● **The task**: Find the line that contains "for name, make". Then set down that line and all the lines after it, to the end of the records, exactly and with nothing added.

● **The input**:

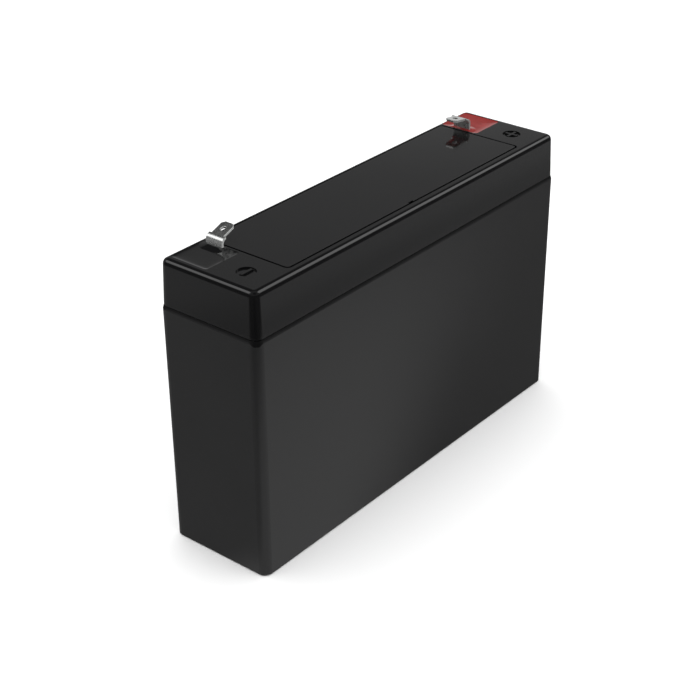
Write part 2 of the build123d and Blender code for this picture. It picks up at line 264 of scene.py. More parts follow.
def add_node(tree, kind, values=None, **settings):
    """New node with its settings and its inputs filled."""
    node = tree.nodes.new(kind)
    for name, value in settings.items():
        setattr(node, name, value)
    fill(tree, node, values or {})
    return node


def result(tree, kind, values=None, **settings):
    """First output of a new node."""
    return add_node(tree, kind, values, **settings).outputs[0]


def calculate(tree, operation, *operands):
    """Output of a Math node."""
    return result(tree, "ShaderNodeMath", dict(enumerate(operands)), operation=operation)


def vector_math(tree, operation, *operands):
    """Vector output of a Vector Math node."""
    return result(tree, "ShaderNodeVectorMath", dict(enumerate(operands)), operation=operation)


def measure_vector(tree, operation, *operands):
    """Number output of a Vector Math node, for a length or a dot product."""
    return vector_math(tree, operation, *operands).node.outputs["Value"]


def combine(tree, **parts):
    """Vector made of its X, Y and Z."""
    return result(tree, "ShaderNodeCombineXYZ", parts)


def components(tree, vector):
    """The three components of a vector."""
    return add_node(tree, "ShaderNodeSeparateXYZ", {0: vector}).outputs


def noise(tree, place, scale, detail=2.0, roughness=0.5):
    """Grey noise whose scale is in repeats per metre."""
    return result(tree, "ShaderNodeTexNoise", {
        "Vector": place, "Scale": scale, "Detail": detail, "Roughness": roughness})


def spread(tree, value, low, high, from_low=0.3, from_high=0.7):
    """A value mapped between two limits, by default from where most of a noise lies."""
    return result(tree, "ShaderNodeMapRange", {
        "Value": value, "From Min": from_low, "From Max": from_high,
        "To Min": low, "To Max": high})


def smooth_share(tree, value, start, end):
    """0 to 1, smooth between two limits."""
    return result(
        tree, "ShaderNodeMapRange", {"Value": value, "From Min": start, "From Max": end},
        interpolation_type="SMOOTHSTEP")


def blend_levels(tree, factor, first, second):
    """Mix of two brightnesses."""
    return result(tree, "ShaderNodeMix", {0: factor, 2: first, 3: second}, data_type="FLOAT")


def blend_colours(tree, factor, first, second):
    """Mix of two colours, each a socket or a shade."""
    return add_node(
        tree, "ShaderNodeMix", {0: factor, 6: first, 7: second}, data_type="RGBA").outputs[2]


def shade(colour, factor):
    """Opaque colour made darker or lighter."""
    return (*(min(1.0, channel * factor) for channel in tuple(colour)[:3]), 1.0)


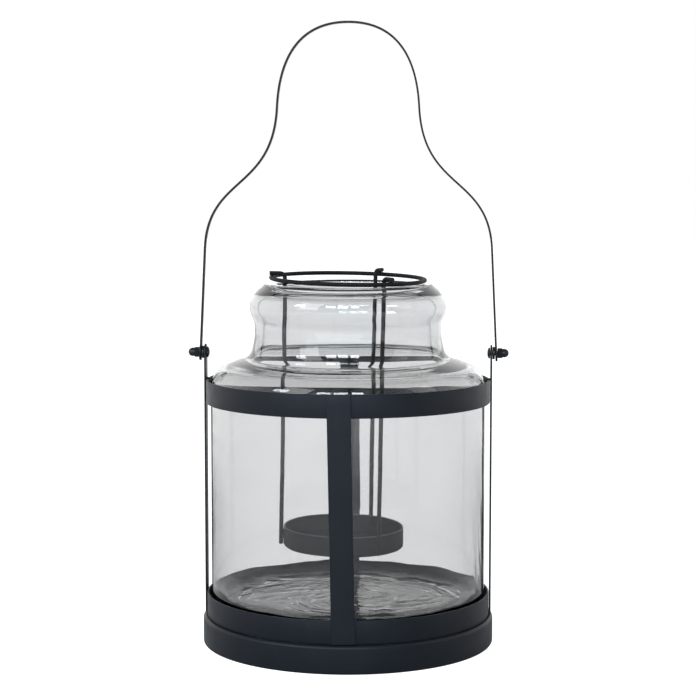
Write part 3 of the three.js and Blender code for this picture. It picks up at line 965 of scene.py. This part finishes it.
def studio_floor():
    """A plain white table top that runs out of sight. It glows evenly white to the camera and through the
    glass; in reflections and bounced light its glow is dim near the lantern, a painted shade, and brighter
    further out.
    """
    bm = bmesh.new()
    bmesh.ops.create_grid(bm, x_segments=8, y_segments=8, size=TABLE_REACH / MM)
    floor = finish_mesh("studio_floor", bm)
    n = Nodes("studio_floor")
    n.link(n.colours(n.noise(300, detail=2), (0.3, (0.44, 0.44, 0.44)), (0.7, (0.46, 0.46, 0.46))),
           n.shader.inputs["Base Color"])
    n.shader.inputs["Roughness"].default_value = 0.9
    n.shader.inputs["Specular IOR Level"].default_value = 0.1
    n.shader.inputs["Emission Color"].default_value = (1, 1, 1, 1)
    length = n.add("ShaderNodeVectorMath", Vector=n.coords)
    length.operation = "LENGTH"
    # Glow in reflections and bounced light: dim near the lantern as painted shade, brighter further out
    glow = map_range(n.tree, length.outputs["Value"], 0.3, 1.5, out_low=0.02, out_high=0.7)
    strength = by_ray(n.tree, camera=0.95, through=0.9, otherwise=glow)
    n.link(strength, n.shader.inputs["Emission Strength"])
    floor.data.materials.append(n.material)


def studio_world():
    """A white surround behind and beside the lantern, dimmer overhead and towards the front."""
    world = bpy.data.worlds.new("studio")
    bpy.context.scene.world = world
    world.use_nodes = True
    tree = world.node_tree
    where = tree.nodes.new("ShaderNodeTexCoord")
    split = tree.nodes.new("ShaderNodeSeparateXYZ")
    tree.links.new(where.outputs["Generated"], split.inputs[0])
    depth = map_range(tree, split.outputs["Y"], -0.75, 0.1, out_low=0.24, out_high=1.25)
    height = map_range(tree, split.outputs["Z"], 0.25, 0.8, out_low=1.0, out_high=0.5)
    both = tree.nodes.new("ShaderNodeMath")
    both.operation = "MULTIPLY"
    tree.links.new(depth, both.inputs[0])
    tree.links.new(height, both.inputs[1])
    strength = by_ray(tree, camera=1.0, through=1.0, otherwise=both.outputs[0])
    tree.links.new(strength, tree.nodes["Background"].inputs["Strength"])
    tree.nodes["Background"].inputs["Color"].default_value = (1, 1, 1, 1)


def lamp(name, place, aim, size, watts, colour=(1, 1, 1), glossy=True, through=False):
    """A rectangular soft light that the camera doesn't see.

    glossy and through say whether it shows in reflections and through the glass.
    """
    light = bpy.data.lights.new(name, "AREA")
    light.shape = "RECTANGLE"
    light.size, light.size_y = size
    light.energy = watts
    light.color = colour
    holder = bpy.data.objects.new(name, light)
    holder.location = place
    holder.rotation_euler = (Vector(aim) - Vector(place)).to_track_quat("-Z", "Y").to_euler()
    holder.visible_camera = False
    holder.visible_transmission = through
    holder.visible_glossy = glossy
    bpy.context.scene.collection.objects.link(holder)


def studio_lamps():
    """Soft lamps around the lantern, a bluish glow from the front, and four small windows."""
    lamp("soft_left", (-1.5, -1.5, 1.3), LAMP_AIM, size=(1.0, 1.4), watts=19)
    lamp("soft_right", (1.8, -0.6, 1.2), LAMP_AIM, size=(0.8, 1.2), watts=4)
    lamp("soft_top", (0, 0.4, 2.2), (0, 0, 0), size=(1.6, 1.6), watts=9, glossy=False)
    lamp("front_glow", (-0.35, -2.4, 0.35), LAMP_AIM, size=(4.2, 2.0), watts=52, colour=(0.60, 0.82, 1))
    for number, (turn, wide) in enumerate(WINDOWS):
        a = math.radians(turn)
        spot = (WINDOW_REACH * math.sin(a), -WINDOW_REACH * math.cos(a), WINDOW_Z)
        lamp(f"window_{number}", spot, LAMP_AIM, size=(wide, WINDOW_H), watts=12, colour=(0.85, 0.93, 1),
             through=True)


def camera():
    """The view of the lantern from a little above its waist, almost straight from the front."""
    data = bpy.data.cameras.new("view")
    data.sensor_width = CAMERA_SENSOR
    data.lens = CAMERA_LENS
    holder = bpy.data.objects.new("view", data)
    holder.location = CAMERA_PLACE
    holder.rotation_euler = (Vector(CAMERA_AIM) - holder.location).to_track_quat("-Z", "Y").to_euler()
    bpy.context.scene.collection.objects.link(holder)
    bpy.context.scene.camera = holder


studio_floor()
studio_world()
studio_lamps()
camera()
bpy.context.scene.view_settings.view_transform = "Standard"
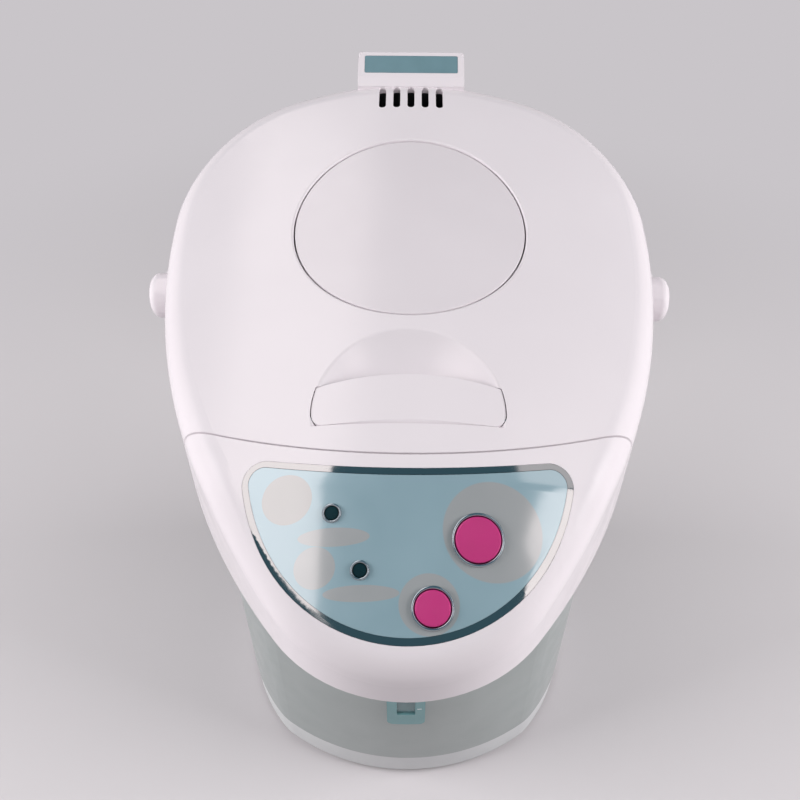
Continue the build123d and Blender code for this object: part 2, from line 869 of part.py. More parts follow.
def power_parts():
    z = power_z + board_t
    parts = [
        block(-26, -8, power_y - 10, power_y + 8, z, z + 15),
        block(0, 15, power_y - 12, power_y, z, z + 12),
        disc(5, z, z + 14, x=6, y=power_y + 9),
        block(20, 28, power_y - 6, power_y + 6, z, z + 8),
    ]
    return Compound(children=parts)


# ---- lid ----
def dish(grow):
    """Ball that sinks the finger recess, behind the paddle's front edge."""
    tilt = math.radians(crown_rise)
    lift = dish_r - dish_depth
    centre = (0, dish_y - lift * math.sin(tilt), dish_z + lift * math.cos(tilt))
    front = paddle_front_y - paddle_gap - grow
    return (Pos(*centre) * Sphere(dish_r + grow)) & block(-far, far, front, far, 0, 2 * far)


def recess_plan(grow, front_y):
    """Round outline, cut off along the paddle's front edge."""
    plan = Pos(0, recess_y) * Circle(recess_r + grow)
    plan -= Pos(0, front_y - 50) * Rectangle(far, 100)
    return fillet(plan.vertices().sort_by(Axis.Y)[:2], paddle_corner_r + grow)


def under_crown(y0, y1, depth):
    points = [(y0, crown_at(y0) - depth), (y1, crown_at(y1) - depth), (y1, far), (y0, far)]
    return side_form(points, -far / 2, far / 2)


def paddle_opening(grow):
    """Room for the paddle, deeper round its barrel."""
    plan = recess_plan(grow, paddle_front_y - paddle_gap - grow)
    shallow = plan & Pos(0, paddle_back_y - paddle_back_r) * Circle(paddle_back_r + paddle_gap)
    floor = paddle_sunk + paddle_t + run_gap + grow
    room = slab(shallow, seam_z, far) - head_form(floor)
    return room + (slab(plan, seam_z, far) & under_crown(-far, barrel_room_y, barrel_room + grow))


def slots():
    cuts = []
    for i in range(slot_count):
        x = (i - (slot_count - 1) / 2) * slot_pitch
        mid = (slot_y0 + slot_y1) / 2
        plan = Pos(x, mid) * Rot(0, 0, 90) * SlotOverall(slot_y1 - slot_y0, slot_w)
        cuts.append(slab(plan, crown_z - 10, far))
    return cuts


def tab_points():
    z = crown_at(tab_y0)
    return [
        (tab_y0, z - wall),
        (tab_y0, z - 0.5),
        (tab_y0 + 3, z - 2.0 + tab_h / 2),
        (tab_y1 - 3, z + tab_h - 0.5),
        (tab_y1 - 0.5, z + tab_h - 1.5),
        (tab_y1, z - 8),
        (head_back - wall / 2, z - 24),
    ]


def tab_form():
    """The rear tab: its side view, with round upper corners from the front."""
    top = crown_at(tab_y0) + tab_h - 0.5
    front = Pos(0, top - 2 * tab_w / 2) * RectangleRounded(tab_w, 2 * tab_w, tab_round)
    return side_form(tab_points(), -tab_w / 2, tab_w / 2) & extrude(Plane.XZ * front, far, both=True)


def lid_shell():
    half_gap = parting_gap / 2
    outer = (head_form() & lid_zone(-half_gap, lid_z)) - dish(0)
    rim_at = (0, dish_y + dish_rim_r, dish_z + rise * dish_rim_r)
    outer = fillet(outer.edges().sort_by_distance(rim_at)[:1], dish_edge_r)
    inner = (head_form(wall) & lid_zone(-half_gap - wall, 0)) - dish(wall)
    form = outer - inner
    well_z = crown_z - well_drop
    bore = plate_r + run_gap
    form += (ring(bore + well_t, bore - 1, well_z, far, y=plate_y)) & head_form(wall / 2)
    form += paddle_opening(wall) & head_form(wall / 2) & lid_zone(-half_gap, lid_z)
    form += tab_form() - head_form(wall / 2)
    for x, y in lid_screw_spots():
        form += disc(screw_post_r, liner_top, far, x, y) & head_form(wall / 2)
        form -= disc(screw_r + shaft_gap, 0, liner_top + 10, x, y)
    form -= disc(bore, 0, far, y=plate_y)
    bore_at = (0, plate_y + bore, crown_at(plate_y + bore))
    form = fillet(form.edges().sort_by_distance(bore_at)[:1], bore_edge_r)
    form -= paddle_opening(0)
    form -= dish(0)
    for cut in slots():
        form -= cut
    form -= plaque_form(fit_gap / 2)
    knuckle = rod_x(hinge_r, -hinge_half, hinge_half, hinge_y, hinge_z)
    web = block(-hinge_half, hinge_half, head_back - 10, hinge_y, lid_z, lid_z + 4)
    form += (knuckle + web) - slab(egg_plan(wall / 2), 0, far)
    form -= rod_x(hinge_pin_r + shaft_gap, -far, far, hinge_y, hinge_z)
    w = nose_w / 2 + run_gap
    form -= block(-w, w, -far, barrel_y + 2 * barrel_r, gate_z, barrel_z - nose_drop + run_gap)
    form -= latch_pin()
    return form


def lid_screw_spots():
    return [(sx * x, y) for x, y in screw_spots for sx in (-1, 1)]


def plaque_form(grow):
    """Plate let into the tab's sloping face."""
    points = tab_points()
    low, high = Vector(0, *points[2]), Vector(0, *points[3])
    mid = (low + high) * 0.5
    along = (high - low).normalized()
    plane = Plane(mid, x_dir=(1, 0, 0), z_dir=Vector(1, 0, 0).cross(along))
    plate = RectangleRounded(plaque_w + 2 * grow, plaque_h + 2 * grow, 0.8)
    return extrude(plane * plate, plaque_t, dir=-plane.z_dir)


def label_plaque():
    return plaque_form(0.0)


def lid_liner():
    edge = wall + fit_gap
    plan = egg_plan(edge) & Pos(0, parting_r - parting_y) * Circle(parting_r - parting_gap / 2 - edge)
    plate = slab(plan, lid_z, liner_top) - disc(6, 0, far)
    for x, y in lid_screw_spots():
        plate -= disc(screw_r + fit_gap, 0, far, x, y)
        plate -= disc(screw_head_r + fit_gap, lid_z, lid_z + screw_head_h + 0.2, x, y)
    return plate


def liner_screws():
    screws = []
    for x, y in lid_screw_spots():
        z = lid_z + fit_gap
        head = disc(screw_head_r, z, z + screw_head_h, x, y)
        screws.append(head + disc(screw_r, z + screw_head_h, liner_top + 9, x, y))
    return Compound(children=screws)


def inner_lid():
    cup = disc(plug_r, plug_z, lid_z)
    cup = fillet(cup.edges().group_by(Axis.Z)[0], 3)
    hollow = disc(plug_r - steel_t, plug_z + steel_t, lid_z)
    hollow = fillet(hollow.edges().group_by(Axis.Z)[0], 3 - steel_t)
    form = cup - hollow - disc(3, 0, far)
    for a in (60, 90, 120):
        form -= disc(2, 0, lid_z - 1, 52 * math.cos(math.radians(a)), 52 * math.sin(math.radians(a)))
    return form


def lid_gasket():
    z = plug_z + 4.5
    r = plug_r + shaft_gap
    ribs = ring(r + gasket_t, r, z, z + 1.2) + ring(r + gasket_t, r, z + gasket_h - 1.2, z + gasket_h)
    return ribs + ring(r + gasket_t / 2, r, z, z + gasket_h)


def air_valve():
    z = plug_z + steel_t
    return disc(7, z, z + 1.6) + disc(3 - shaft_gap, plug_z - 2, z)


def steam_duct():
    w = (slot_count * slot_pitch) / 2 + duct_t
    outer = block(-w, w, slot_y0 - duct_t, slot_y1 + duct_t, liner_top, far)
    inner = block(-w + duct_t, w - duct_t, slot_y0, slot_y1, 0, far)
    return (outer - inner) & head_form(wall + fit_gap)


def bellows_profile(r_out, r_in, z0, z1):
    step = (z1 - z0) / (2 * bellows_folds)
    return [(r_in if i % 2 else r_out, z0 + i * step) for i in range(2 * bellows_folds + 1)]


def bellows():
    z0, z1 = liner_top, liner_top + bellows_h
    outer = bellows_profile(bellows_r, bellows_r - 4, z0, z1)
    form = revolve(Plane.XZ * make_face(Polyline((0, z0), *outer, (0, z1), close=True)), Axis.Z)
    inset = bellows_wall
    inner = bellows_profile(bellows_r - inset, bellows_r - 4 - inset, z0, z1)
    hollow = revolve(Plane.XZ * make_face(Polyline((0, z0), *inner, (0, z1), close=True)), Axis.Z)
    hollow &= disc(bellows_r, z0 + bellows_wall, z1 - bellows_wall)
    return Pos(0, plate_y, 0) * (form - hollow) - disc(6, 0, z0 + 2 * bellows_wall, y=0)


def bellows_spring():
    z0 = liner_top + bellows_wall + spring_wire_r + 0.05
    h = bellows_h - 2 * (bellows_wall + spring_wire_r + 0.05)
    path = Helix(h / spring_turns, h, spring_r)
    coil = sweep(Plane(path @ 0, z_dir=path % 0) * Circle(spring_wire_r), path=path)
    return Pos(0, plate_y, z0) * coil


def press_plate():
    column = disc(plate_r, 0, far, y=plate_y)
    top = (head_form(plate_sunk) - head_form(plate_sunk + plate_t)) & column
    edge_at = (0, plate_y + plate_r, crown_at(plate_y + plate_r, plate_sunk))
    top = fillet(top.edges().sort_by_distance(edge_at)[:1], plate_edge_r)
    skirt_z = liner_top + press_stroke + 1
    skirt = ring(plate_r - run_gap / 2, plate_r - run_gap / 2 - 2, skirt_z, far, y=plate_y)
    pusher = ring(20, 17, liner_top + bellows_h + 0.1, far, y=plate_y)
    return top + ((skirt + pusher) & head_form(plate_sunk + plate_t / 2))


# ---- latch ----
def paddle_plan():
    plan = recess_plan(-paddle_gap, paddle_front_y)
    plan &= Pos(0, paddle_back_y - paddle_back_r) * Circle(paddle_back_r)
    return fillet(plan.vertices().sort_by(Axis.Y)[-2:], 1.0)


def latch_lever():
    w = recess_r
    skin = head_form(paddle_sunk) - head_form(paddle_sunk + paddle_t)
    paddle = skin & block(-w, w, barrel_y, 0, 0, far)
    barrel = rod_x(barrel_r, -w, w, barrel_y, barrel_z) & head_form(paddle_sunk)
    cap = (paddle + barrel) & slab(paddle_plan(), 0, far)
    z1 = barrel_z - nose_drop
    half = barrel_r * 0.6
    nose = block(-nose_w / 2, nose_w / 2, -parting_y, barrel_y + half, z1 - nose_t, z1)
    web = block(-nose_w / 2, nose_w / 2, barrel_y - half, barrel_y + half, z1 - nose_t, barrel_z)
    form = cap + (nose & lid_zone(-parting_gap / 2, 0)) + web
    return form - rod_x(latch_pin_r + shaft_gap, -far, far, barrel_y, barrel_z)


def latch_pin():
    return rod_x(latch_pin_r, -recess_r - wall + 0.5, recess_r + wall - 0.5, barrel_y, barrel_z)


# ---- handle ----
def bail_handle():
    x1 = ear_x - ear_inset
    x0 = x1 - handle_w
    reach = handle_reach
    outer = Pos(0, reach / 2) * Rectangle(2 * x1, reach)
    outer = fillet(outer.vertices().sort_by(Axis.Y)[-2:], handle_corner_r + handle_w)
    hole = Pos(0, (reach - handle_w) / 2 - 5) * Rectangle(2 * x0, reach - handle_w + 10)
    inner = fillet(hole.vertices().sort_by(Axis.Y)[-2:], handle_corner_r)
    bow = Pos(0, 0, -handle_t / 2) * extrude(outer - inner, handle_t)
    long_edges = [e for e in bow.edges() if e.bounding_box().size.Z < 0.1 and e.length > 20]
    bow = fillet(long_edges, handle_t * 0.35)
    bow = Pos(0, pivot_y, pivot_z) * Rot(-handle_stow, 0, 0) * bow
    disc_x = rod_x(ear_r, ear_x - ear_t, ear_x, pivot_y, pivot_z)
    disc_x = fillet(disc_x.edges().filter_by(GeomType.CIRCLE).sort_by(Axis.X)[-1:], ear_round)
    form = bow + both_sides(disc_x)
    return form - both_sides(rod_x(pivot_pin_r + shaft_gap, 0, ear_x - 5, pivot_y, pivot_z))


nodes = {
    "turntable": turntable,
    "foot_ring": foot_ring,
    "glide_ring": glide_ring,
    "pivot_retainer": pivot_retainer,
    "pivot_screw": pivot_screw,
    "base_ring": base_ring,
    "base_cover": base_cover,
    "base_screws": base_screws,
    "outer_shell": outer_shell,
    "gauge_frame": gauge_frame,
    "gauge_window": gauge_window,
    "front_housing": front_housing,
    "beak_cover": beak_cover,
    "beak_screws": beak_screws,
    "latch_catch": latch_catch,
    "hinge_pin": hinge_pin,
    "handle_pins": handle_pins,
    "panel_plate": panel_plate,
    "panel_trim": panel_trim,
    "button_bezels": button_bezels,
    "indicator_bezels": indicator_bezels,
    "indicator_lenses": indicator_lenses,
    "control_board": control_board,
    "tact_switches": tact_switches,
    "board_screws": board_screws,
    "tank": tank,
    "heater_plate": heater_plate,
    "keep_warm_band": keep_warm_band,
    "thermostats": thermostats,
    "tie_rods": tie_rods,
    "pump_housing": pump_housing,
    "pump_motor": pump_motor,
    "motor_mount": motor_mount,
    "outlet_hose": outlet_hose,
    "riser_hose": riser_hose,
    "riser_tube": riser_tube,
    "spout_elbow": spout_elbow,
    "spout_nozzle": spout_nozzle,
    "inlet_socket": inlet_socket,
    "inlet_pins": inlet_pins,
    "power_board": power_board,
    "power_parts": power_parts,
    "lid_shell": lid_shell,
    "lid_liner": lid_liner,
    "liner_screws": liner_screws,
    "inner_lid": inner_lid,
    "lid_gasket": lid_gasket,
    "air_valve": air_valve,
    "steam_duct": steam_duct,
    "label_plaque": label_plaque,
    "bellows": bellows,
    "bellows_spring": bellows_spring,
    "latch_pin": latch_pin,
    "press_plate": press_plate,
    "latch_lever": latch_lever,
    "bail_handle": bail_handle,
    "pump_button": lambda: button(pump_plane, pump_button_r),
    "reheat_button": lambda: button(reheat_plane, reheat_button_r),
    "impeller": impeller,
    "impeller_shaft": impeller_shaft,
}

os.makedirs("parts", exist_ok=True)
for name, make in nodes.items():
    export_step(make(), f"parts/{name}.step")
    print("wrote", name)
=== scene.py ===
import math

import bmesh
import bpy
from mathutils import Euler, Matrix, Vector


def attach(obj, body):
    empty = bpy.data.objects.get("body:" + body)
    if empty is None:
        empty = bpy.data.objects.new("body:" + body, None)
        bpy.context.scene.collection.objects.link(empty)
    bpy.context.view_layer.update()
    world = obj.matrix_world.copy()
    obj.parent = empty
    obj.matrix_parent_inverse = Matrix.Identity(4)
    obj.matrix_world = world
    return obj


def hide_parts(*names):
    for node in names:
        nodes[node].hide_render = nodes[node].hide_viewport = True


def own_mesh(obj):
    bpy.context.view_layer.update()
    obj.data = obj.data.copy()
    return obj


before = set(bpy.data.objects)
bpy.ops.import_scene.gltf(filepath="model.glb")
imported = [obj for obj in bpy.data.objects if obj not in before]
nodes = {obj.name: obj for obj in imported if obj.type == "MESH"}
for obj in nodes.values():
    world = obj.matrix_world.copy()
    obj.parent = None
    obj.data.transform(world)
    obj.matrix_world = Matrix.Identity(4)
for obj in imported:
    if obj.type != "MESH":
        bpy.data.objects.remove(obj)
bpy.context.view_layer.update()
scene = bpy.context.scene
mm = 0.001  # sizes and places in this script are in millimetres unless a note says otherwise
print("frame loaded:", len(nodes), "nodes")


# ---- shader helpers
def linear(hexColour):
    parts = [int(hexColour[i:i + 2], 16) / 255 for i in (0, 2, 4)]
    return [c / 12.92 if c <= 0.04045 else ((c + 0.055) / 1.055) ** 2.4 for c in parts] + [1.0]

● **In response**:
for name, make in nodes.items():
    export_step(make(), f"parts/{name}.step")
    print("wrote", name)
=== scene.py ===
import math

import bmesh
import bpy
from mathutils import Euler, Matrix, Vector


def attach(obj, body):
    empty = bpy.data.objects.get("body:" + body)
    if empty is None:
        empty = bpy.data.objects.new("body:" + body, None)
        bpy.context.scene.collection.objects.link(empty)
    bpy.context.view_layer.update()
    world = obj.matrix_world.copy()
    obj.parent = empty
    obj.matrix_parent_inverse = Matrix.Identity(4)
    obj.matrix_world = world
    return obj


def hide_parts(*names):
    for node in names:
        nodes[node].hide_render = nodes[node].hide_viewport = True


def own_mesh(obj):
    bpy.context.view_layer.update()
    obj.data = obj.data.copy()
    return obj


before = set(bpy.data.objects)
bpy.ops.import_scene.gltf(filepath="model.glb")
imported = [obj for obj in bpy.data.objects if obj not in before]
nodes = {obj.name: obj for obj in imported if obj.type == "MESH"}
for obj in nodes.values():
    world = obj.matrix_world.copy()
    obj.parent = None
    obj.data.transform(world)
    obj.matrix_world = Matrix.Identity(4)
for obj in imported:
    if obj.type != "MESH":
        bpy.data.objects.remove(obj)
bpy.context.view_layer.update()
scene = bpy.context.scene
mm = 0.001  # sizes and places in this script are in millimetres unless a note says otherwise
print("frame loaded:", len(nodes), "nodes")


# ---- shader helpers
def linear(hexColour):
    parts = [int(hexColour[i:i + 2], 16) / 255 for i in (0, 2, 4)]
    return [c / 12.92 if c <= 0.04045 else ((c + 0.055) / 1.055) ** 2.4 for c in parts] + [1.0]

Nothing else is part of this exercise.